_Exercise description_
In the listing below, find the line containing "bike.add(namedMesh('main_tube', mainTubeSolid(), GREY_PAINT));" and the line containing "the CAD frame.". Repeat exactly those two lines and every line between them, nothing more.

_Information shown_
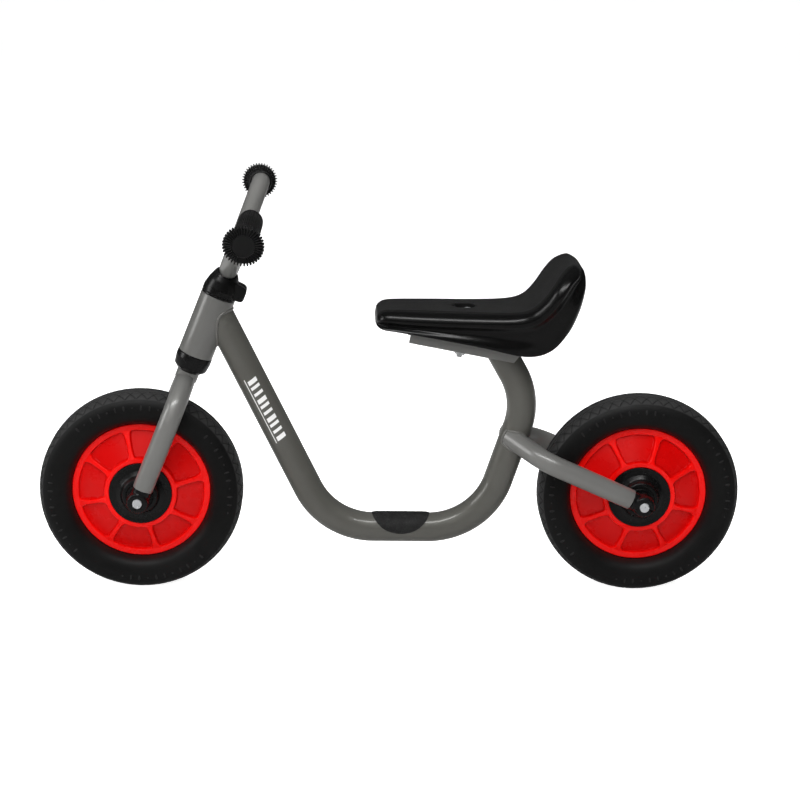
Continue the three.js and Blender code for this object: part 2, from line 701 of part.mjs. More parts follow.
function rearStays() {
  const tubeAndGap = barAlong(mainTubePath(), MAIN_TUBE.radius + GAP);
  return [['left', 1], ['right', -1]].map(([hand, side]) => (
    namedMesh(`rear_stay_${hand}`, staySolid(side).subtract(tubeAndGap), SILVER_PAINT)
  ));
}

/** The folded channel under the saddle, in its own frame: its upper face is z = 0, its front end x = 0. */
function bracketSolid() {
  const { length, width, height, sheet } = BRACKET;
  const plate = solid(new THREE.BoxGeometry(length, width, height).translate(-length / 2, 0, -height / 2));
  const inside = solid(new THREE.BoxGeometry(2 * length, width - 2 * sheet, height)
    .translate(-length / 2, 0, -height / 2 - sheet));
  const hole = solid(pinAlongZ(SEAT_BOLT.radius + GAP, -height, height).translate(seatBoltX(), 0, 0));
  return plate.subtract(inside).subtract(hole);
}

/** Place of the seat bolt along the bracket, from the bracket's front end. */
function seatBoltX() {
  return (SEAT_BOLT.x - BRACKET.frontX) / Math.cos(radians(BRACKET.tilt));
}

/** A grit pad with rounded ends, wrapped over the lowest run of the main tube. */
function padSolid() {
  const slices = 16;
  const bends = mainTubePath().bends;
  const front = bends[0].end.x + PAD.overhang;
  const rear = bends[1].start.x - PAD.overhang;
  const inside = MAIN_TUBE.radius + GAP;
  const outside = inside + PAD.thickness;
  const positions = [];
  const faces = [];
  const last = PAD.halfAngle * 0.985;
  for (let i = 0; i <= slices; i += 1) {
    const degrees = -last + (2 * last * i) / slices;
    const halfLength = ((front - rear) / 2) * Math.sqrt(1 - (degrees / PAD.halfAngle) ** 2);
    const angle = radians(degrees);
    for (const [end, radius] of [[-1, inside], [-1, outside], [1, outside], [1, inside]]) {
      const x = (front + rear) / 2 + end * halfLength;
      positions.push(x, radius * Math.sin(angle), MAIN_TUBE.bottom + radius * Math.cos(angle));
    }
  }
  for (let i = 0; i < slices; i += 1) {
    for (let k = 0; k < 4; k += 1) {
      const a = 4 * i + k;
      const b = 4 * i + ((k + 1) % 4);
      faces.push(a, b, b + 4, a, b + 4, a + 4);
    }
  }
  const end = 4 * slices;
  faces.push(0, 3, 2, 0, 2, 1, end, end + 1, end + 2, end, end + 2, end + 3);
  const geometry = new THREE.BufferGeometry();
  geometry.setAttribute('position', new THREE.Float32BufferAttribute(positions, 3));
  geometry.setIndex(faces);
  return solid(geometry);
}

// ---------------------------------------------------------------- saddle and its fixings
// Pairs of points on the saddle's upper and under side, front to back, with the half width between them.
// They are measured ahead of the riser's middle and above the axles.
const SEAT_LINES = [
  { upper: [142.3, 196], under: [142.8, 192], half: 16 },
  { upper: [137.3, 205], under: [137.3, 188], half: 33 },
  { upper: [122.3, 208], under: [124.3, 187], half: 41 },
  { upper: [82.3, 208], under: [84.3, 180], half: 45 },
  { upper: [32.3, 207.5], under: [30.3, 170], half: 48 },
  { upper: [-5.7, 209.5], under: [-23.7, 160.5], half: 56 },
  { upper: [-21.7, 219], under: [-53.7, 173], half: 65 },
  { upper: [-33.7, 236], under: [-73.7, 204], half: 70 },
  { upper: [-45.7, 252], under: [-81.2, 231], half: 64 },
  { upper: [-58.7, 259], under: [-79.7, 246], half: 50 },
  { upper: [-68.7, 258], under: [-74.7, 254], half: 30 },
];

const SEAT_TOP = 207.5; // height of the seat's flat top above the axles, over the bolt
const SEAT_SHAPE = { rings: 20, squareness: 0.72, narrowing: 0.15 }; // narrowing: of the under side

function seatSolid() {
  const line = (key) => new THREE.SplineCurve(SEAT_LINES.map((entry) => (
    new THREE.Vector2(RISER.x + entry[key][0], AXLE_HEIGHT + entry[key][1]))));
  const widths = new THREE.SplineCurve(SEAT_LINES.map((entry, i) => new THREE.Vector2(i, entry.half)));
  const [upper, under] = [line('upper'), line('under')];
  const { rings, squareness, narrowing } = SEAT_SHAPE;
  const sides = SIDES.ring;
  const rounded = (value) => Math.sign(value) * Math.abs(value) ** squareness;
  const positions = [];
  const faces = [];
  for (let i = 0; i <= rings; i += 1) {
    const t = i / rings;
    const top = upper.getPoint(t);
    const bottom = under.getPoint(t);
    const centre = top.clone().add(bottom).multiplyScalar(0.5);
    const reach = top.clone().sub(centre);
    const half = widths.getPoint(t).y;
    for (let k = 0; k < sides; k += 1) {
      const angle = (2 * Math.PI * k) / sides;
      const lift = rounded(Math.sin(angle));
      const width = half * (1 - narrowing * Math.max(-lift, 0));
      positions.push(centre.x + reach.x * lift, width * rounded(Math.cos(angle)), centre.y + reach.y * lift);
    }
  }
  for (let i = 0; i < rings; i += 1) {
    for (let k = 0; k < sides; k += 1) {
      const a = sides * i + k;
      const b = sides * i + ((k + 1) % sides);
      faces.push(a, b, b + sides, a, b + sides, a + sides);
    }
  }
  for (let k = 1; k < sides - 1; k += 1) {
    const end = sides * rings;
    faces.push(0, k + 1, k, end, end + k, end + k + 1);
  }
  const geometry = new THREE.BufferGeometry();
  geometry.setAttribute('position', new THREE.Float32BufferAttribute(positions, 3));
  geometry.setIndex(faces);
  const restDepth = 40; // of the block that leaves room for the bracket
  const rest = solid(new THREE.BoxGeometry(BRACKET.length + 8, BRACKET.width + 4, restDepth)
    .translate(-BRACKET.length / 2, 0, GAP - restDepth / 2));
  const place = (piece) => piece.rotate([0, -BRACKET.tilt, 0]).translate([BRACKET.frontX, 0, BRACKET.frontZ]);
  const head = seatHeadHeight();
  const hole = solid(pinAlongZ(SEAT_BOLT.radius + GAP, -60, 60).translate(seatBoltX(), 0, 0));
  const recess = solid(pinAlongZ(SEAT_BOLT.headRadius + 1.2, head - GAP, 80, SIDES.ring)
    .scale(1.15, 1, 1)
    .translate(seatBoltX(), 0, 0));
  return [rest, hole, recess].reduce((body, cut) => body.subtract(place(cut)), solid(geometry));
}

/** Height of the seat bolt head's seat above the bracket's upper face. */
function seatHeadHeight() {
  const surface = AXLE_HEIGHT + SEAT_TOP - bracketTop(SEAT_BOLT.x);
  return surface - SEAT_BOLT.recessDepth;
}

function seatBoltSolid() {
  const head = seatHeadHeight();
  const { radius, headRadius, headHeight, below } = SEAT_BOLT;
  const tip = -BRACKET.sheet - SEAT_NUT.washer - SEAT_NUT.height - below;
  return solid(turnedUpright([
    [0, tip],
    [radius - 0.6, tip],
    [radius, tip + 0.6],
    [radius, head],
    [headRadius, head],
    [headRadius, head + 0.8],
    [headRadius * 0.78, head + headHeight * 0.7],
    [headRadius * 0.4, head + headHeight * 0.95],
    [0, head + headHeight],
  ], SIDES.small, false)).translate(seatBoltX(), 0, 0);
}

function saddleAssembly() {
  const group = new THREE.Group();
  group.position.set(BRACKET.frontX, 0, BRACKET.frontZ);
  group.rotation.y = radians(-BRACKET.tilt);
  group.add(namedMesh('seat_bracket', bracketSolid(), SILVER_PAINT));
  group.add(namedMesh('seat_bolt', seatBoltSolid(), ZINC));
  const underSheet = -BRACKET.sheet - GAP;
  const washer = solid(turnedUpright([
    [SEAT_BOLT.radius + GAP, underSheet - SEAT_NUT.washer],
    [SEAT_NUT.washerRadius, underSheet - SEAT_NUT.washer],
    [SEAT_NUT.washerRadius, underSheet],
    [SEAT_BOLT.radius + GAP, underSheet],
  ], SIDES.small)).translate(seatBoltX(), 0, 0);
  group.add(namedMesh('seat_washer', washer, ZINC));
  const nutCentre = underSheet - SEAT_NUT.washer - GAP - SEAT_NUT.height / 2;
  const nut = hexNut(SEAT_NUT.acrossFlats, SEAT_NUT.height, SEAT_BOLT.radius + GAP)
    .translate(seatBoltX(), 0, nutCentre);
  group.add(namedMesh('seat_nut', nut, ZINC));
  return group;
}

// ---------------------------------------------------------------- assembly
const bike = new THREE.Group();

const steering = new THREE.Group();
steering.position.copy(FRONT_AXLE);
steering.rotation.y = radians(-STEERING_TILT);
steering.add(steeringAssembly());
steering.add(namedMesh('head_tube', straightTube(HEAD_TUBE.radius, HEAD_TUBE.wall, HEAD_TUBE.bottom, HEAD_TUBE.top),
  SILVER_PAINT));
steering.add(...headBushings());
bike.add(steering);

const frontWheel = wheel('front', FRONT_RIB_TURN);
frontWheel.position.copy(FRONT_AXLE);
bike.add(frontWheel);

const rearWheel = wheel('rear', REAR_RIB_TURN);
rearWheel.position.copy(REAR_AXLE);
bike.add(rearWheel);

const rearAxle = axleSet('rear');
rearAxle.position.copy(REAR_AXLE);
const stayRise = Math.atan2(riserCentre().z - REAR_AXLE.z, STAY.startX - REAR_AXLE.x);
rearAxle.rotation.y = Math.PI / 2 - stayRise;
bike.add(rearAxle);

bike.add(namedMesh('main_tube', mainTubeSolid(), GREY_PAINT));
bike.add(...rearStays());
bike.add(namedMesh('foot_pad', padSolid(), GRIT));
bike.add(namedMesh('saddle', seatSolid(), SADDLE_SKIN));
bike.add(saddleAssembly());

export default bike;
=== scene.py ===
"""Child's balance bike: the detailed visual build that stands over the CAD frame.

Lengths are in millimetres while a shape is being made and in metres once it is a Blender object. +X is forward,
+Y is the rider's left and +Z is up; the origin is on the ground, midway between the two axles.
"""

import logging
import math
from collections.abc import Callable, Sequence
from dataclasses import dataclass, field
from enum import Enum

import bpy
import numpy as np
from mathutils import Matrix, Vector


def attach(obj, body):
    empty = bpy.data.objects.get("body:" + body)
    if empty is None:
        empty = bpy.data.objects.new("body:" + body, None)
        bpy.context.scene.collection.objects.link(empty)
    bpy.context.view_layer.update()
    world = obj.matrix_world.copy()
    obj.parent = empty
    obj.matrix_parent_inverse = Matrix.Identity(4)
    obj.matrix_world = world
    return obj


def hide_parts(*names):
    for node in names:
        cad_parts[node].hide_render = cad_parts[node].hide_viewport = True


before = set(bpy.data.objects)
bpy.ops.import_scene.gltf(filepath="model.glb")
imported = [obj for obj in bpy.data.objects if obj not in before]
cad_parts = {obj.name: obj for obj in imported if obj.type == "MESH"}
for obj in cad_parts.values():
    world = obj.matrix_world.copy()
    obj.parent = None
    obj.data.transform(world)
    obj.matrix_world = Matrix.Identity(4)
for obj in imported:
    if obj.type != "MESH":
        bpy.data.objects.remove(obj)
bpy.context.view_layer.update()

log = logging.getLogger("balance_bike")

MM = 0.001

# ---------------------------------------------------------------- driving dimensions, as in the CAD frame
WHEELBASE = 542.5
GAP = 0.3
AXLE_HEIGHT = 110.0
STEERING_TILT = 21.4  # degrees back from the vertical
LEG_SPREAD = 46.0
LEG_END = 14.5  # where the fork legs and stays stop short of the axle
SMALL_TUBE = 11.0  # radius of the fork legs and rear stays
TUBE_WALL = 2.0
MAIN_RADIUS = 16.0
HEAD_RADIUS = 18.75
BRACKET_TILT = 10.5
BRACKET_FRONT = (-18.5, 293.0)


class Body(Enum):
    """The CAD bodies that pieces ride on."""

    FRAME = "frame"
    STEERING = "steering"
    FRONT_WHEEL = "front_wheel"
    REAR_WHEEL = "rear_wheel"


class Side(Enum):
    """The two sides of the bike, with the sign of Y on each."""

    LEFT = 1
    RIGHT = -1

    @property
    def word(self) -> str:
        """The side's name in lower case."""
        return self.name.lower()


# ---------------------------------------------------------------- shapes as plain points and faces
@dataclass
class Shell:
    """A mesh before it becomes an object: points in millimetres and faces as tuples of point numbers."""

    points: np.ndarray
    faces: list[tuple[int, ...]]

    def placed(self, matrix: Matrix) -> "Shell":
        """This shell moved by a matrix.

        Args:
            matrix: a 4 by 4 matrix whose move is in millimetres.

        Returns:
            The moved shell, turned inside out again if the matrix mirrors it.
        """
        m = np.array(matrix)
        points = self.points @ m[:3, :3].T + m[:3, 3]
        faces = self.faces if np.linalg.det(m[:3, :3]) > 0 else [face[::-1] for face in self.faces]
        return Shell(points, list(faces))

    def mirrored(self) -> "Shell":
        """This shell on the other side of the centre plane."""
        return self.placed(Matrix.Diagonal((1, -1, 1, 1)))

    def __add__(self, other: "Shell") -> "Shell":
        """Both shells in one, without joining their surfaces."""
        shift = len(self.points)
        moved = [tuple(i + shift for i in face) for face in other.faces]
        return Shell(np.vstack([self.points, other.points]), self.faces + moved)


def grid_faces(rows: int, columns: int, wrap_rows: bool, wrap_columns: bool) -> list[tuple[int, ...]]:
    """Quads over a grid of points kept row by row.

    Args:
        rows: number of rows.
        columns: number of points in a row.
        wrap_rows: whether the last row joins the first.
        wrap_columns: whether each row's last point joins its first.

    Returns:
        The faces.
    """
    faces = []
    for i in range(rows if wrap_rows else rows - 1):
        for k in range(columns if wrap_columns else columns - 1):
            below, beside = (i + 1) % rows, (k + 1) % columns
            faces.append((i * columns + k, i * columns + beside, below * columns + beside, below * columns + k))
    return faces


def arc(centre: tuple[float, float], radius: float, start: float, end: float, steps: int) -> list[tuple[float, float]]:
    """Points on an arc, with angles in degrees."""
    angles = np.radians(np.linspace(start, end, steps + 1))
    return [(centre[0] + radius * math.cos(a), centre[1] + radius * math.sin(a)) for a in angles]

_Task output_
bike.add(namedMesh('main_tube', mainTubeSolid(), GREY_PAINT));
bike.add(...rearStays());
bike.add(namedMesh('foot_pad', padSolid(), GRIT));
bike.add(namedMesh('saddle', seatSolid(), SADDLE_SKIN));
bike.add(saddleAssembly());

export default bike;
=== scene.py ===
"""Child's balance bike: the detailed visual build that stands over the CAD frame.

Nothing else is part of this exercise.